When type='text/xml' the content must be well-formed XML.

<xs:complexType>
   <xs:sequence>
      <xs:any namespace="##other" maxOccurs="unbounded"/>
   </xs:sequence>
   <xs:attribute name="type" type="xs:string" fixed="text/xml"/>
</xs:complexType>

And then validation should choose between these types based on the attribute value of 'type'.

5.6. "Some of These" Models

There is a real need to have a variant of 'all' where:

Everything is optional.
But something must occur.

That is, all the elements can occur in any order, they are all optional, but the containing element cannot be empty.

6. CONCLUSIONS

At the Center for Document Engineering, we have been successful at both teaching and using XML Schema. As a whole, it is not as bad as many people believe.

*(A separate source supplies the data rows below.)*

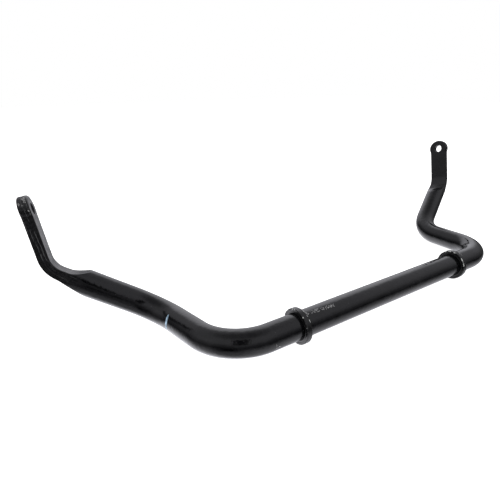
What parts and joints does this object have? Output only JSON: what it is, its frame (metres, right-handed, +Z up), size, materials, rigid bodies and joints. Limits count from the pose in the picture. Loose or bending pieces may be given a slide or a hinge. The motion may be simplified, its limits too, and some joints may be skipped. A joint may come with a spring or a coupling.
{
  "type": "sway bar",
  "caption": "U-shaped tubular anti-roll bar with upswept arms, flat pierced eyes at the ends and stop collars beside its bush seats.",
  "frame": {"origin": "middle of the straight stretch, on the axis that both bush seats share", "axes": "+X along that axis to the right, +Y to the eyes, +Z up as the bar lies on a flat floor on its collars and outer bends"},
  "size_m": [0.8772, 0.2658, 0.1856],
  "materials": {
    "bar_paint": "gloss",
    "collar_paint": "satin",
    "blue_paint_mark": "satin",
    "white_ink_dots": "matte"
  },
  "bodies": {
    "root": {"bar": "bar_paint", "left_stop_collar": "collar_paint", "right_stop_collar": "collar_paint"}
  },
  "joints": []
}
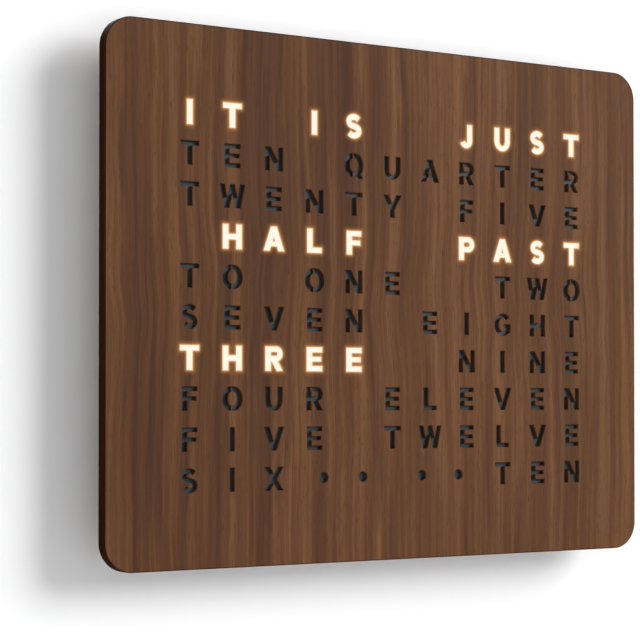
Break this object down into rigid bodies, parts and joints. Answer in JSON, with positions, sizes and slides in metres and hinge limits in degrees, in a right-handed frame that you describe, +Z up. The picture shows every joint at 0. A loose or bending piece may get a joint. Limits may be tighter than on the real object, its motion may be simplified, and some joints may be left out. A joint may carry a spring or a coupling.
{
  "type": "word clock",
  "caption": "Wall-hung word clock: wooden slab with lit cut-out words over a baffled lamp grid, on a shallow housing with push buttons, power inlet and keyholes.",
  "frame": {"origin": "on the wall plane, straight behind the middle of the face", "axes": "+Z up, +Y into the wall, so the face looks along -Y, and +X to the right for a person who reads the clock"},
  "size_m": [0.5, 0.038, 0.4],
  "materials": {
    "walnut": "oiled satin veneer, upright grain",
    "walnut_back": "dark stained board",
    "walnut_edge": "dark stained veneer",
    "smoked_sheet": "satin smoked acrylic",
    "white_card": "matt white",
    "lamp_board_white": "white lacquer",
    "strip_white": "white solder mask",
    "lamp_lens": "clear cast lens",
    "wire_red": "satin sleeve",
    "wire_black": "satin sleeve",
    "wire_white": "satin sleeve",
    "housing_black": "fine moulded grain",
    "cover_steel": "fine powder coat",
    "board_green": "solder mask",
    "board_black": "solder mask",
    "shield_metal": "satin",
    "chip_black": "moulded epoxy",
    "gloss_black": "semi gloss",
    "cell_steel": "satin",
    "can_aluminium": "satin",
    "nylon": "natural nylon",
    "contact_metal": "bright nickel",
    "sensor_amber": "clear cast dome",
    "button_red": "gloss",
    "button_white": "gloss",
    "button_blue": "gloss",
    "spring_steel": "bright wire",
    "zinc_screw": "zinc plated",
    "screw_black": "black oxide"
  },
  "bodies": {
    "clock": {"face_panel": "walnut", "slab_frame": "walnut_back", "edge_band": "walnut_edge", "diffuser_sheet": "smoked_sheet", "grid_uprights": "white_card", "grid_rails": "white_card", "lamp_board": "lamp_board_white", "lamp_strips": "strip_white", "lamps": "lamp_lens", "strip_links": "wire_red", "rear_housing": "housing_black", "rear_cover": "cover_steel", "controller_board": "board_green", "board_standoffs": "nylon", "processor_board": "board_black", "processor_chips": "shield_metal", "clock_chip": "chip_black", "driver_chip": "chip_black", "cell_holder": "gloss_black", "coin_cell": "cell_steel", "smoothing_capacitor": "can_aluminium", "wire_headers": "nylon", "power_inlet": "gloss_black", "inlet_pin": "contact_metal", "inlet_terminals": "contact_metal", "inlet_nut": "contact_metal", "light_sensor": "sensor_amber", "button_bodies": "gloss_black", "button_nuts": "contact_metal", "button_terminals": "contact_metal", "hours_spring": "spring_steel", "minutes_spring": "spring_steel", "light_spring": "spring_steel", "supply_lead": "wire_red", "ground_lead": "wire_black", "lamp_lead": "wire_white", "button_leads": "wire_white", "sensor_lead": "wire_white", "frame_screws": "zinc_screw", "lamp_board_screws": "zinc_screw", "cover_screws": "screw_black"},
    "hours_button": {"hours_button": "button_red"},
    "minutes_button": {"minutes_button": "button_white"},
    "light_button": {"light_button": "button_blue"}
  },
  "joints": [
    {"name": "hours_press", "type": "slide", "parent": "clock", "child": "hours_button", "axis": [0, 0, 1], "range_m": [0, 0.0015], "stiffness_N_per_m": 600, "springref_m": -0.002, "deforming": ["hours_spring"]},
    {"name": "minutes_press", "type": "slide", "parent": "clock", "child": "minutes_button", "axis": [0, 0, 1], "range_m": [0, 0.0015], "stiffness_N_per_m": 600, "springref_m": -0.002, "deforming": ["minutes_spring"]},
    {"name": "light_press", "type": "slide", "parent": "clock", "child": "light_button", "axis": [0, 0, 1], "range_m": [0, 0.0015], "stiffness_N_per_m": 600, "springref_m": -0.002, "deforming": ["light_spring"]}
  ]
}
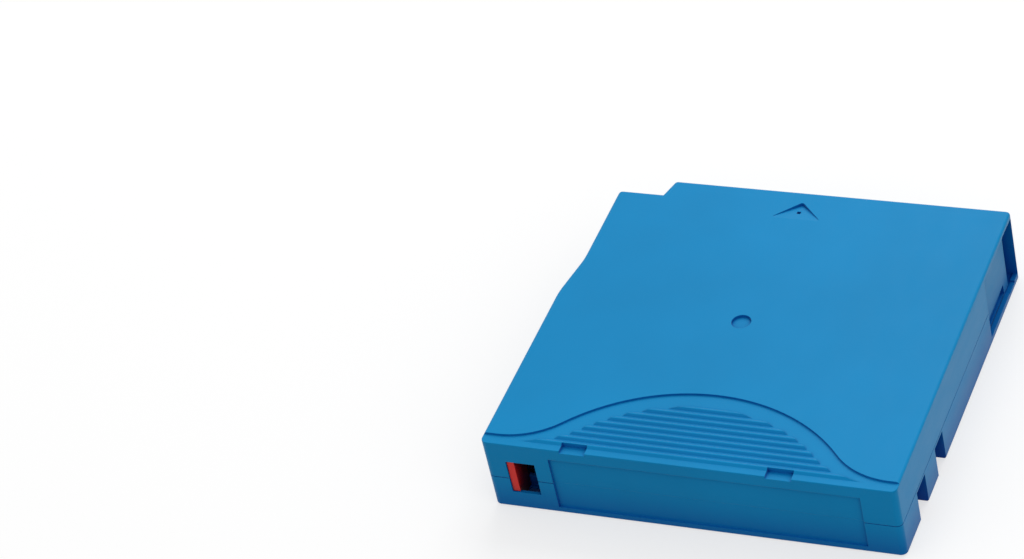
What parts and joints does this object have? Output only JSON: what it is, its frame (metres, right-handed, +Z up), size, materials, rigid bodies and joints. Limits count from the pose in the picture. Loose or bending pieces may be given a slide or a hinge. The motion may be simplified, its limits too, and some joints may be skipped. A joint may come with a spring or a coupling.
{
  "type": "data tape cartridge",
  "caption": "Square data tape cartridge with one reel, ribbed grip area, spring-loaded tape door, write-protect slider and toothed drive opening in the base.",
  "frame": {"origin": "middle of the bounding rectangle of the base, on the surface that the cartridge lies on", "axes": "+X towards the flank with the tape door, +Y towards the end that goes into the drive, +Z up out of the grip side"},
  "size_m": [0.1054, 0.102, 0.0215],
  "materials": {
    "case_plastic": "fine moulded texture, satin",
    "red_plastic": "satin",
    "reel_plastic": "smooth natural plastic",
    "brake_plastic": "smooth, low friction",
    "clip_plastic": "satin",
    "plated_steel": "turned and plated",
    "spring_steel": "drawn",
    "tape": "dark brown coated film",
    "circuit_board": "solder resist"
  },
  "bodies": {
    "case": {"upper_shell": "case_plastic", "lower_shell": "case_plastic", "memory_chip": "circuit_board", "leader_pin": "plated_steel", "leader_pin_clip": "clip_plastic", "pin_retainer": "spring_steel", "tape_lead": "tape", "brake_spring": "spring_steel", "door_spring": "spring_steel"},
    "reel": {"reel_hub": "reel_plastic", "upper_flange": "reel_plastic", "reel_plate": "plated_steel", "tape_pack": "tape"},
    "brake": {"brake_button": "brake_plastic"},
    "release": {"release_pad": "brake_plastic"},
    "door": {"sliding_door": "case_plastic"},
    "write_protect": {"write_protect_slider": "red_plastic"}
  },
  "joints": [
    {"name": "reel_spin", "type": "hinge", "parent": "case", "child": "reel", "pos_m": [-0.0022, 0.0005, 0], "axis": [0, 0, 1], "continuous": true},
    {"name": "brake_lift", "type": "slide", "parent": "case", "child": "brake", "axis": [0, 0, 1], "range_m": [0, 0.0016], "stiffness_N_per_m": 600, "springref_m": -0.004, "deforming": ["brake_spring"]},
    {"name": "release_lift", "type": "slide", "parent": "reel", "child": "release", "axis": [0, 0, 1], "range_m": [0, 0.0016]},
    {"name": "door_slide", "type": "slide", "parent": "case", "child": "door", "axis": [0, -1, 0], "range_m": [0, 0.022], "stiffness_N_per_m": 30, "springref_m": -0.015, "deforming": ["door_spring"]},
    {"name": "write_protect_slide", "type": "slide", "parent": "case", "child": "write_protect", "axis": [1, 0, 0], "range_m": [0, 0.005]}
  ],
  "couplings": [
    {"joint": "release_lift", "follows": "brake_lift", "ratio": 1}
  ]
}
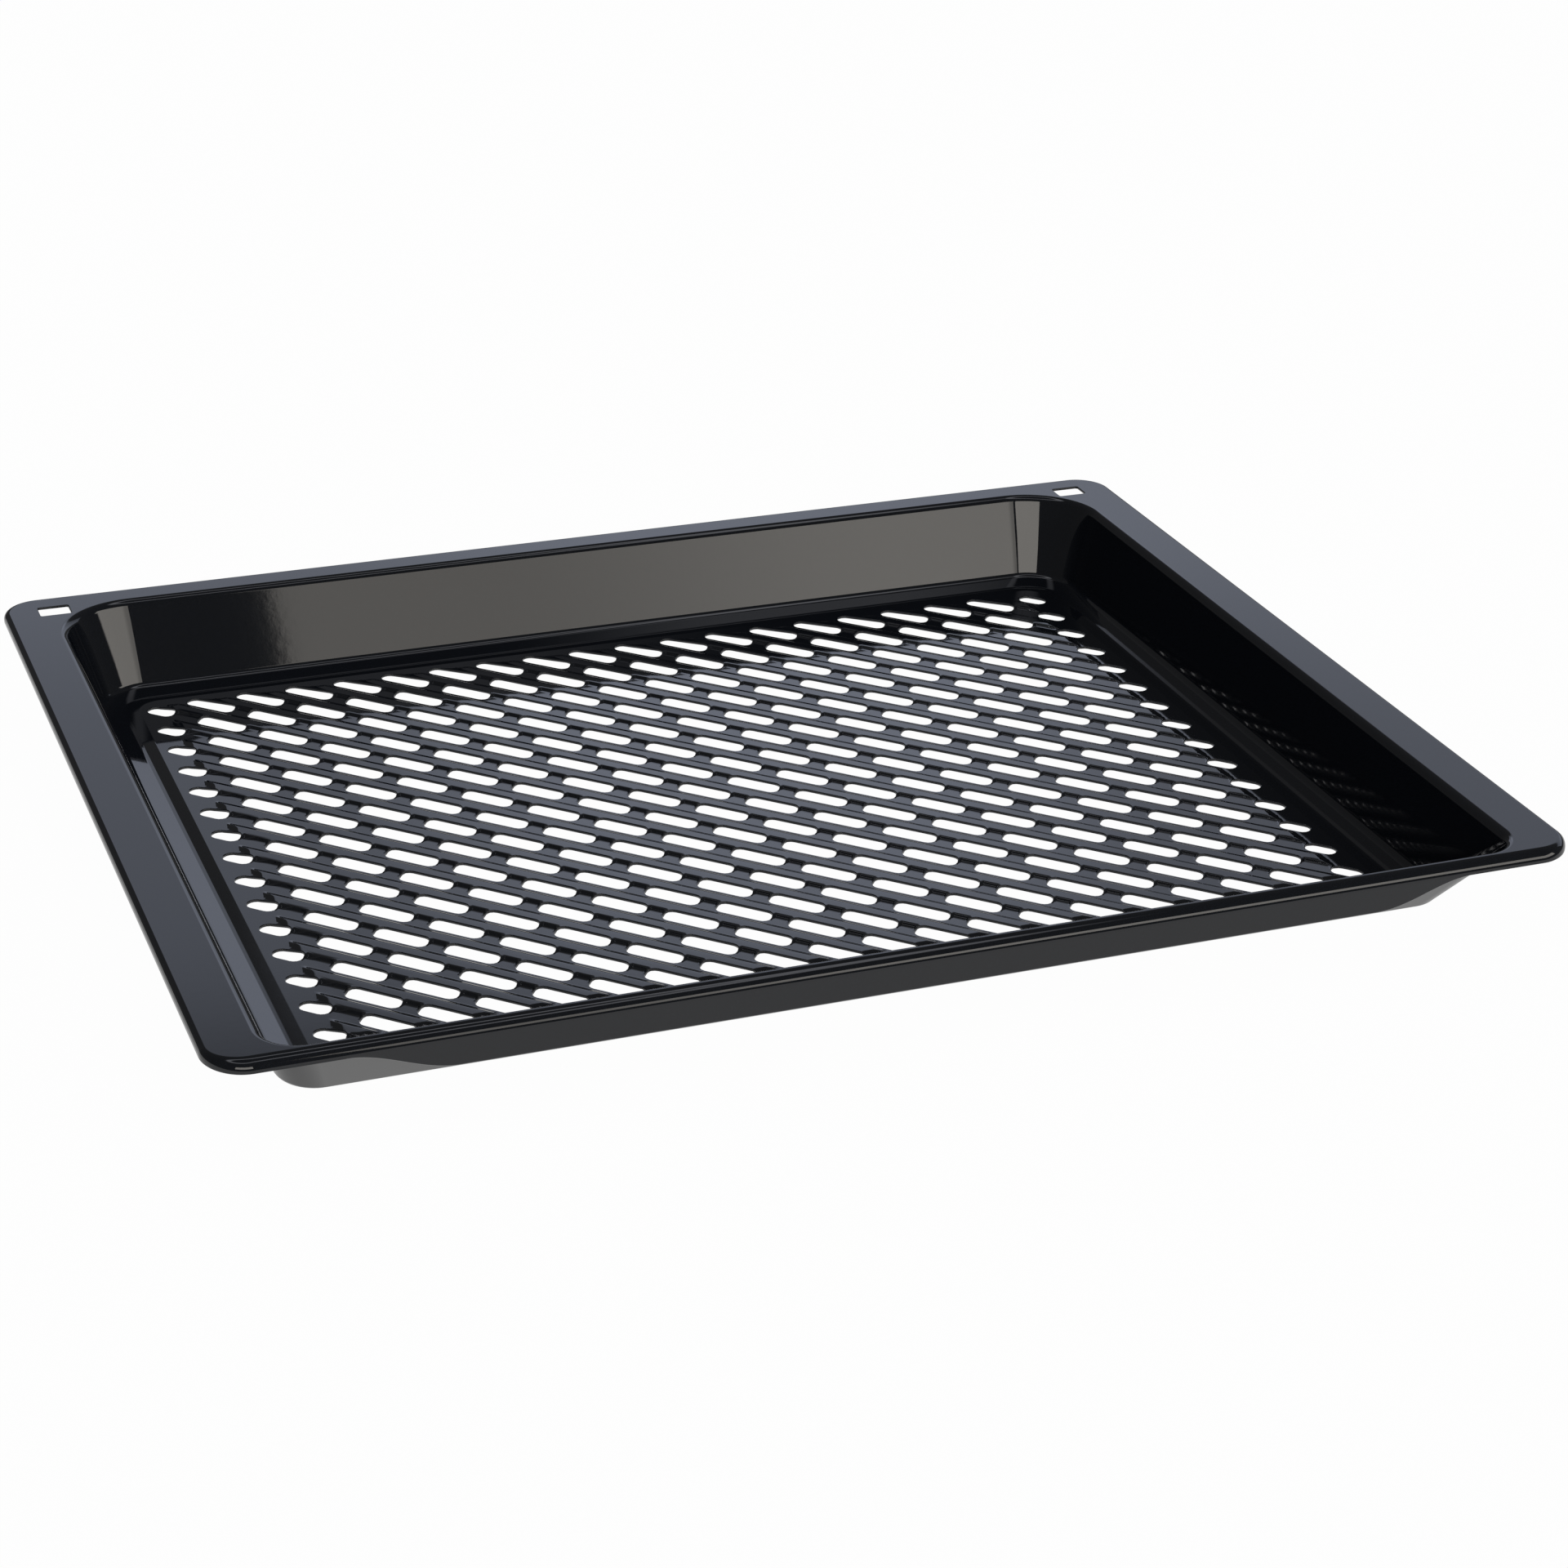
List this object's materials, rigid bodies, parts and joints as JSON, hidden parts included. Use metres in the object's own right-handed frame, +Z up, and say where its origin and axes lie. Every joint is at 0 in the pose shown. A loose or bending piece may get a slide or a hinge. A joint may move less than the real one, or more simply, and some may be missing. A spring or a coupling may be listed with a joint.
{
  "type": "oven grill plate",
  "caption": "Shallow enamelled oven tray with a floor of diagonal slots and raised ribs, a turned-down rim and a deeper front apron.",
  "frame": {"origin": "centre of the tray in plan, on the plane it stands on", "axes": "+X to the right along the tray's width, +Y to the back where the rectangular holes are, +Z up out of the well"},
  "size_m": [0.455, 0.375, 0.032],
  "materials": {
    "enamel": "glossy blue-black vitreous enamel"
  },
  "bodies": {
    "root": {"grill_plate": "enamel"}
  },
  "joints": []
}
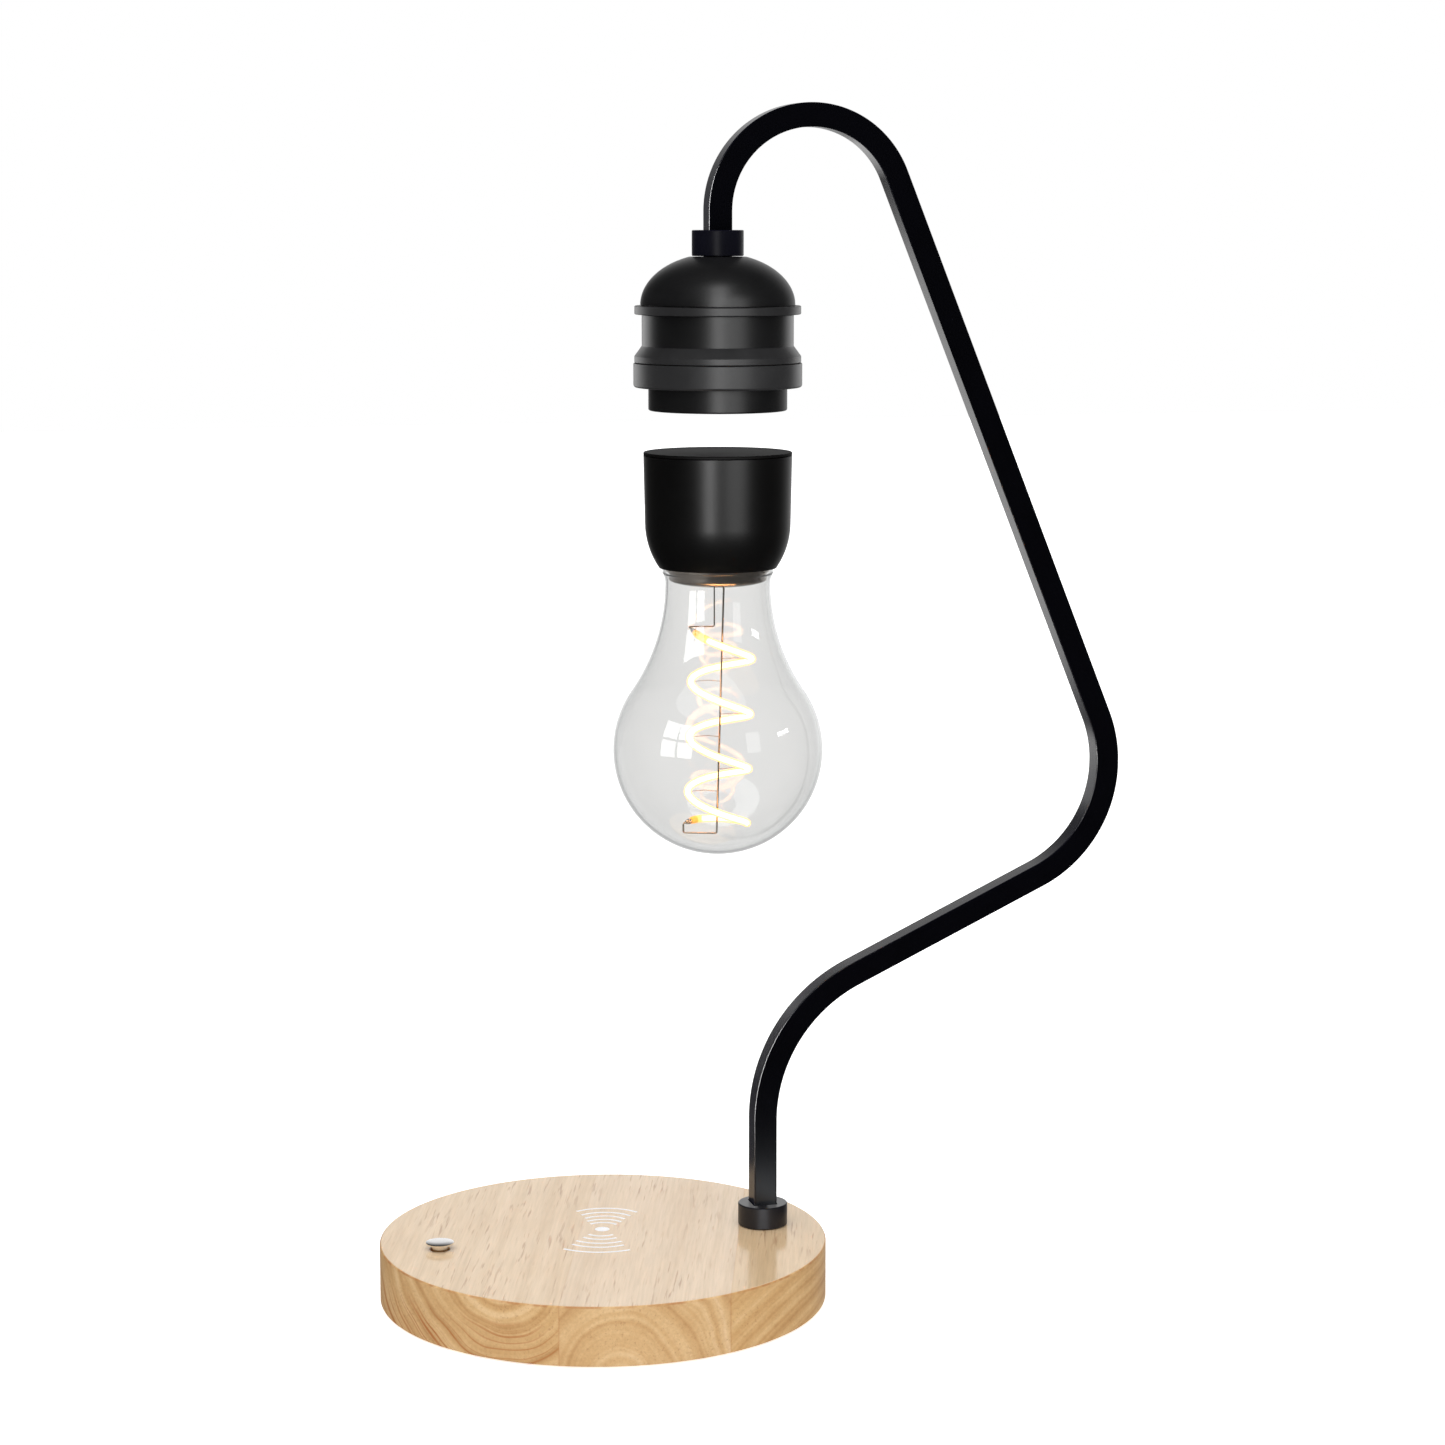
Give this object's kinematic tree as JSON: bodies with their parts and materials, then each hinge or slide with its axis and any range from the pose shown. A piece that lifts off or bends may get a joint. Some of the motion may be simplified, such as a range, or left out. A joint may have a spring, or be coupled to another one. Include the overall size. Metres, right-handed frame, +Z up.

But XML Schema does have rough edges.

The largest and most difficult part of teaching XML Schema is explaining how namespaces interact with schemata, schema documents, and definitions vs declarations, and the instance. Much of the want to fix the problem described in section 2 is about lessening this problem.

Also, fixing the configuration and deployment aspects of XML Schema described in section 3 by providing a standard and reasonable alternative to xsi:schemaLocation will help enormously. New users have a very difficult time configuring tools to find their schema documents. They often turn to xsi:schemaLocation to fix this only to put off the real problem of schema location till deployment.

Finally, promoting substitution groups to their own definition will make them far less opaque. They are very misunderstood and that is partially do to the fact that they have no explicit definition. Yet, they are very important to type-oriented XML.